# [SOURCE EXCERPT]
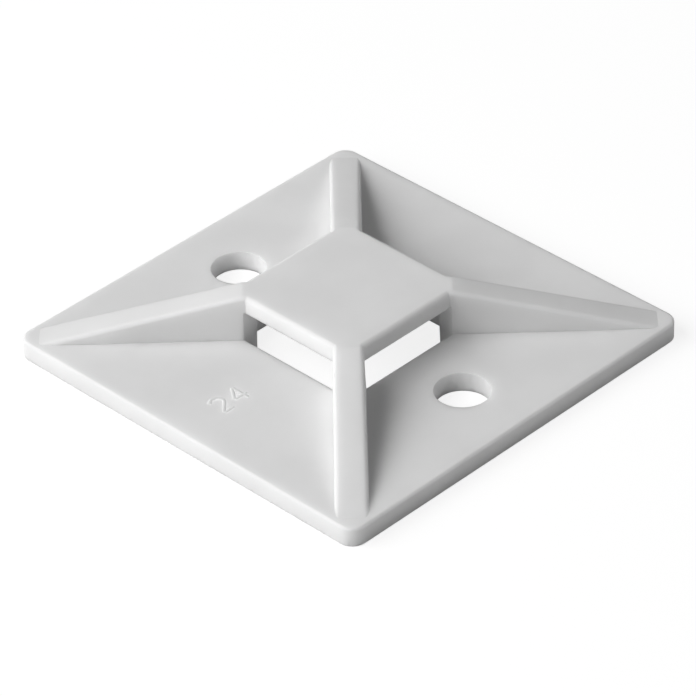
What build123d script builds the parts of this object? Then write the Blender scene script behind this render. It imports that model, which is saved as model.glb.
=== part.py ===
from build123d import *
from math import atan2, radians, sqrt, tan
import os

# Tie mount: a square plate with a raised deck over a window at its middle, moulded in one piece.
# A cable tie threads under the deck either way, and two screws or a glue pad hold the plate.
# Millimetres. +Z is up, the origin is the centre of the underside, and the sides lie along X and Y.

# Plate
plate_side = 28.0
plate_thickness = 1.3
plate_corner_radius = 1.0
plate_edge_radius = 0.18    # along the top
plate_foot_radius = 0.1     # along the underside

# Deck
deck_side = 9.84            # across its flats, at its underside
deck_thickness = 1.1
deck_edge_radius = 0.3

# Tie passages, which cross under the deck
passage_width = 7.42        # between two columns, at the deck's underside
passage_height = 1.9        # from the plate's top to the deck's underside
column_nose_radius = 0.3

# Ribs, from the deck's corners down to the plate's corners
rib_width = 1.95            # at the plate's top
rib_edge_radius = 0.25
rib_level = 0.1             # how far a rib's top runs on level past the deck
rib_crest_radius = 0.6      # where it turns from level to falling
corner_land = 1.0           # flat left between a rib's end and the plate's rounded corner

# Screw holes, on opposite sides of the window
screw_hole_diameter = 3.4
screw_hole_spacing = 18.6

# Mould
cavity_draft = 1.5          # degrees, on the walls that the upper half shapes
core_draft = 1.0            # degrees, on the window and the passages
shut_off = 0.1              # the window clears the deck by this much on each side

# Levels
deck_underside = plate_thickness + passage_height
deck_top = deck_underside + deck_thickness

# Along a rib, from the centre: where its walls come out of the deck's sides, where the deck ends
# inside it, where its top starts to fall and where it reaches the plate.
deck_half_diagonal = (deck_side / 2 - deck_thickness * tan(radians(cavity_draft))) * sqrt(2)
rib_half_width = rib_width / 2 - (deck_top - plate_thickness) * tan(radians(cavity_draft))
rib_mouth = deck_half_diagonal - rib_half_width
deck_reach = rib_mouth + rib_level / 2
rib_reach = plate_side / sqrt(2) - plate_corner_radius * (sqrt(2) - 1) - corner_land
rib_slope = atan2(deck_top - plate_thickness, rib_reach - rib_mouth - rib_level)
rib_crest = rib_mouth + rib_level + rib_crest_radius * tan(rib_slope / 2)

def plate():
    """The square plate, rounded at its corners, along its top and, a little, along its foot."""
    slab = extrude(RectangleRounded(plate_side, plate_side, plate_corner_radius), plate_thickness)
    slab = fillet(slab.faces().sort_by(Axis.Z)[-1].edges(), plate_edge_radius)
    return fillet(slab.faces().sort_by(Axis.Z)[0].edges(), plate_foot_radius)

def deck():
    """The raised square that the cables lie on, rounded along its top, its corners cut off in the ribs."""
    block = extrude(Rectangle(deck_side, deck_side), deck_thickness, taper=cavity_draft)
    block = fillet(block.faces().sort_by(Axis.Z)[-1].edges(), deck_edge_radius)
    block &= Rot(0, 0, 45) * extrude(Rectangle(2 * deck_reach, 2 * deck_reach), deck_thickness)
    return Pos(0, 0, deck_underside) * block

def rib():
    """One rib along +X, from the deck's middle: a drafted wall, sloped and rounded along its top."""
    root = plate_thickness / 2
    side_view = Polygon((0, root), (rib_reach, root), (rib_reach, plate_thickness),
                        (rib_crest, deck_top), (0, deck_top), align=None)
    crest = side_view.vertices().sort_by_distance((rib_crest, deck_top))[0]
    wall = extrude(Plane.XZ * fillet(crest, rib_crest_radius), rib_width / 2, both=True)
    wall = draft(wall.faces().filter_by(Axis.Y), Plane.XY.offset(plate_thickness), cavity_draft)
    top = wall.faces().filter_by(lambda face: face.normal_at().Z > 0.5)
    return fillet(top.edges().filter_by(Axis.Y, reverse=True), rib_edge_radius)

def core():
    """The lower half of the mould, which leaves the window and the two passages crossing in it."""
    window_side = deck_side + 2 * shut_off
    bar = extrude(Rectangle(window_side, passage_width), deck_underside, dir=(0, 0, -1), taper=-core_draft)
    cross = bar + Rot(0, 0, 90) * bar
    noses = [edge for edge in cross.edges() if abs(abs(edge.center().X) - abs(edge.center().Y)) < 0.01]
    return Pos(0, 0, deck_underside) * fillet(noses, column_nose_radius)

def screw_holes():
    """Two straight holes through the plate."""
    hole = extrude(Circle(screw_hole_diameter / 2), plate_thickness)
    return [Pos(side * screw_hole_spacing / 2, 0, 0) * hole for side in (-1, 1)]

tie_mount = plate() + deck()
for corner in range(4):
    tie_mount += Rot(0, 0, 45 + 90 * corner) * rib()
tie_mount = tie_mount - core() - screw_holes()

os.makedirs("parts", exist_ok=True)
export_step(tie_mount, "parts/tie_mount.step")
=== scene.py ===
import bpy
from math import cos, radians, sin, sqrt
from mathutils import Matrix, Vector


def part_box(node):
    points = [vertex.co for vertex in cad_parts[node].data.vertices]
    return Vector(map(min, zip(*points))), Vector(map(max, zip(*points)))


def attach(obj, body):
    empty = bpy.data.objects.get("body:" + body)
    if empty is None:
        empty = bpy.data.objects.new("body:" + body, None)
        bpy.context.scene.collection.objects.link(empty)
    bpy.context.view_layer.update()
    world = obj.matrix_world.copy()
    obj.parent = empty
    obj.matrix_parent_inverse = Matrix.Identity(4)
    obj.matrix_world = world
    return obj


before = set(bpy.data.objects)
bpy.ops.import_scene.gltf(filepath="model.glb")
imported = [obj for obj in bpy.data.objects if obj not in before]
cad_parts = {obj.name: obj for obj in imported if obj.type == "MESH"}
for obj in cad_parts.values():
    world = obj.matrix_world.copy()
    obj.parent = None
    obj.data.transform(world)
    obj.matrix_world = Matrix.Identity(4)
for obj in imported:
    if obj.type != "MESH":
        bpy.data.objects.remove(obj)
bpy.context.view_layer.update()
print("frame loaded")

mm = 0.001          # the frame is in metres

# Camera, turned and set back from the mount's underside as in the photograph

cameraValues = {
    "azimuth": 45.394,
    "elevation": 35.748,
    "roll": -1.835,
    "distance": 261.84 * mm,
    "across": -0.049 * mm,          # how far the view's centre lies right of the origin
    "up": -0.156 * mm,              # and above it
    "focalPixels": 4391.7,
    "imagePixels": 696,
    "sensor": 36.0,                 # millimetres
    "nearest": 10 * mm,             # what it shows lies between these two distances
    "farthest": 20.0,
}


def directionFrom(azimuth, elevation):
    # from the origin: an azimuth of 0 degrees is along -Y, and 90 is along +X
    turn, rise = radians(azimuth), radians(elevation)
    return Vector((sin(turn) * cos(rise), -cos(turn) * cos(rise), sin(rise)))


def makeCamera(values):
    back = directionFrom(values["azimuth"], values["elevation"])
    azimuth = radians(values["azimuth"])
    roll = radians(values["roll"])
    level = Vector((cos(azimuth), sin(azimuth), 0))
    upright = back.cross(level)
    right = cos(roll) * level + sin(roll) * upright
    up = cos(roll) * upright - sin(roll) * level
    place = values["distance"] * back + values["across"] * right + values["up"] * up
    data = bpy.data.cameras.new("camera")
    data.sensor_width = values["sensor"]
    data.lens = values["focalPixels"] * values["sensor"] / values["imagePixels"]
    data.clip_start = values["nearest"]
    data.clip_end = values["farthest"]
    camera = bpy.data.objects.new("camera", data)
    bpy.context.scene.collection.objects.link(camera)
    turn = Matrix((right, up, back)).transposed()
    camera.matrix_world = Matrix.Translation(place) @ turn.to_4x4()
    bpy.context.scene.camera = camera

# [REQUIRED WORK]
Take the listing above and set it down exactly.

# [COMPLETE OUTPUT]
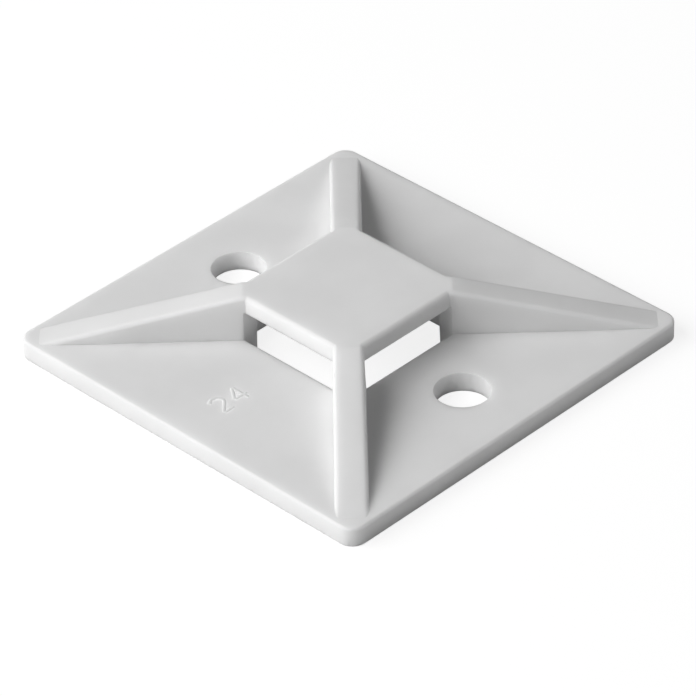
What build123d script builds the parts of this object? Then write the Blender scene script behind this render. It imports that model, which is saved as model.glb.
=== part.py ===
from build123d import *
from math import atan2, radians, sqrt, tan
import os

# Tie mount: a square plate with a raised deck over a window at its middle, moulded in one piece.
# A cable tie threads under the deck either way, and two screws or a glue pad hold the plate.
# Millimetres. +Z is up, the origin is the centre of the underside, and the sides lie along X and Y.

# Plate
plate_side = 28.0
plate_thickness = 1.3
plate_corner_radius = 1.0
plate_edge_radius = 0.18    # along the top
plate_foot_radius = 0.1     # along the underside

# Deck
deck_side = 9.84            # across its flats, at its underside
deck_thickness = 1.1
deck_edge_radius = 0.3

# Tie passages, which cross under the deck
passage_width = 7.42        # between two columns, at the deck's underside
passage_height = 1.9        # from the plate's top to the deck's underside
column_nose_radius = 0.3

# Ribs, from the deck's corners down to the plate's corners
rib_width = 1.95            # at the plate's top
rib_edge_radius = 0.25
rib_level = 0.1             # how far a rib's top runs on level past the deck
rib_crest_radius = 0.6      # where it turns from level to falling
corner_land = 1.0           # flat left between a rib's end and the plate's rounded corner

# Screw holes, on opposite sides of the window
screw_hole_diameter = 3.4
screw_hole_spacing = 18.6

# Mould
cavity_draft = 1.5          # degrees, on the walls that the upper half shapes
core_draft = 1.0            # degrees, on the window and the passages
shut_off = 0.1              # the window clears the deck by this much on each side

# Levels
deck_underside = plate_thickness + passage_height
deck_top = deck_underside + deck_thickness

# Along a rib, from the centre: where its walls come out of the deck's sides, where the deck ends
# inside it, where its top starts to fall and where it reaches the plate.
deck_half_diagonal = (deck_side / 2 - deck_thickness * tan(radians(cavity_draft))) * sqrt(2)
rib_half_width = rib_width / 2 - (deck_top - plate_thickness) * tan(radians(cavity_draft))
rib_mouth = deck_half_diagonal - rib_half_width
deck_reach = rib_mouth + rib_level / 2
rib_reach = plate_side / sqrt(2) - plate_corner_radius * (sqrt(2) - 1) - corner_land
rib_slope = atan2(deck_top - plate_thickness, rib_reach - rib_mouth - rib_level)
rib_crest = rib_mouth + rib_level + rib_crest_radius * tan(rib_slope / 2)

def plate():
    """The square plate, rounded at its corners, along its top and, a little, along its foot."""
    slab = extrude(RectangleRounded(plate_side, plate_side, plate_corner_radius), plate_thickness)
    slab = fillet(slab.faces().sort_by(Axis.Z)[-1].edges(), plate_edge_radius)
    return fillet(slab.faces().sort_by(Axis.Z)[0].edges(), plate_foot_radius)

def deck():
    """The raised square that the cables lie on, rounded along its top, its corners cut off in the ribs."""
    block = extrude(Rectangle(deck_side, deck_side), deck_thickness, taper=cavity_draft)
    block = fillet(block.faces().sort_by(Axis.Z)[-1].edges(), deck_edge_radius)
    block &= Rot(0, 0, 45) * extrude(Rectangle(2 * deck_reach, 2 * deck_reach), deck_thickness)
    return Pos(0, 0, deck_underside) * block

def rib():
    """One rib along +X, from the deck's middle: a drafted wall, sloped and rounded along its top."""
    root = plate_thickness / 2
    side_view = Polygon((0, root), (rib_reach, root), (rib_reach, plate_thickness),
                        (rib_crest, deck_top), (0, deck_top), align=None)
    crest = side_view.vertices().sort_by_distance((rib_crest, deck_top))[0]
    wall = extrude(Plane.XZ * fillet(crest, rib_crest_radius), rib_width / 2, both=True)
    wall = draft(wall.faces().filter_by(Axis.Y), Plane.XY.offset(plate_thickness), cavity_draft)
    top = wall.faces().filter_by(lambda face: face.normal_at().Z > 0.5)
    return fillet(top.edges().filter_by(Axis.Y, reverse=True), rib_edge_radius)

def core():
    """The lower half of the mould, which leaves the window and the two passages crossing in it."""
    window_side = deck_side + 2 * shut_off
    bar = extrude(Rectangle(window_side, passage_width), deck_underside, dir=(0, 0, -1), taper=-core_draft)
    cross = bar + Rot(0, 0, 90) * bar
    noses = [edge for edge in cross.edges() if abs(abs(edge.center().X) - abs(edge.center().Y)) < 0.01]
    return Pos(0, 0, deck_underside) * fillet(noses, column_nose_radius)

def screw_holes():
    """Two straight holes through the plate."""
    hole = extrude(Circle(screw_hole_diameter / 2), plate_thickness)
    return [Pos(side * screw_hole_spacing / 2, 0, 0) * hole for side in (-1, 1)]

tie_mount = plate() + deck()
for corner in range(4):
    tie_mount += Rot(0, 0, 45 + 90 * corner) * rib()
tie_mount = tie_mount - core() - screw_holes()

os.makedirs("parts", exist_ok=True)
export_step(tie_mount, "parts/tie_mount.step")
=== scene.py ===
import bpy
from math import cos, radians, sin, sqrt
from mathutils import Matrix, Vector


def part_box(node):
    points = [vertex.co for vertex in cad_parts[node].data.vertices]
    return Vector(map(min, zip(*points))), Vector(map(max, zip(*points)))


def attach(obj, body):
    empty = bpy.data.objects.get("body:" + body)
    if empty is None:
        empty = bpy.data.objects.new("body:" + body, None)
        bpy.context.scene.collection.objects.link(empty)
    bpy.context.view_layer.update()
    world = obj.matrix_world.copy()
    obj.parent = empty
    obj.matrix_parent_inverse = Matrix.Identity(4)
    obj.matrix_world = world
    return obj


before = set(bpy.data.objects)
bpy.ops.import_scene.gltf(filepath="model.glb")
imported = [obj for obj in bpy.data.objects if obj not in before]
cad_parts = {obj.name: obj for obj in imported if obj.type == "MESH"}
for obj in cad_parts.values():
    world = obj.matrix_world.copy()
    obj.parent = None
    obj.data.transform(world)
    obj.matrix_world = Matrix.Identity(4)
for obj in imported:
    if obj.type != "MESH":
        bpy.data.objects.remove(obj)
bpy.context.view_layer.update()
print("frame loaded")

mm = 0.001          # the frame is in metres

# Camera, turned and set back from the mount's underside as in the photograph

cameraValues = {
    "azimuth": 45.394,
    "elevation": 35.748,
    "roll": -1.835,
    "distance": 261.84 * mm,
    "across": -0.049 * mm,          # how far the view's centre lies right of the origin
    "up": -0.156 * mm,              # and above it
    "focalPixels": 4391.7,
    "imagePixels": 696,
    "sensor": 36.0,                 # millimetres
    "nearest": 10 * mm,             # what it shows lies between these two distances
    "farthest": 20.0,
}


def directionFrom(azimuth, elevation):
    # from the origin: an azimuth of 0 degrees is along -Y, and 90 is along +X
    turn, rise = radians(azimuth), radians(elevation)
    return Vector((sin(turn) * cos(rise), -cos(turn) * cos(rise), sin(rise)))


def makeCamera(values):
    back = directionFrom(values["azimuth"], values["elevation"])
    azimuth = radians(values["azimuth"])
    roll = radians(values["roll"])
    level = Vector((cos(azimuth), sin(azimuth), 0))
    upright = back.cross(level)
    right = cos(roll) * level + sin(roll) * upright
    up = cos(roll) * upright - sin(roll) * level
    place = values["distance"] * back + values["across"] * right + values["up"] * up
    data = bpy.data.cameras.new("camera")
    data.sensor_width = values["sensor"]
    data.lens = values["focalPixels"] * values["sensor"] / values["imagePixels"]
    data.clip_start = values["nearest"]
    data.clip_end = values["farthest"]
    camera = bpy.data.objects.new("camera", data)
    bpy.context.scene.collection.objects.link(camera)
    turn = Matrix((right, up, back)).transposed()
    camera.matrix_world = Matrix.Translation(place) @ turn.to_4x4()
    bpy.context.scene.camera = camera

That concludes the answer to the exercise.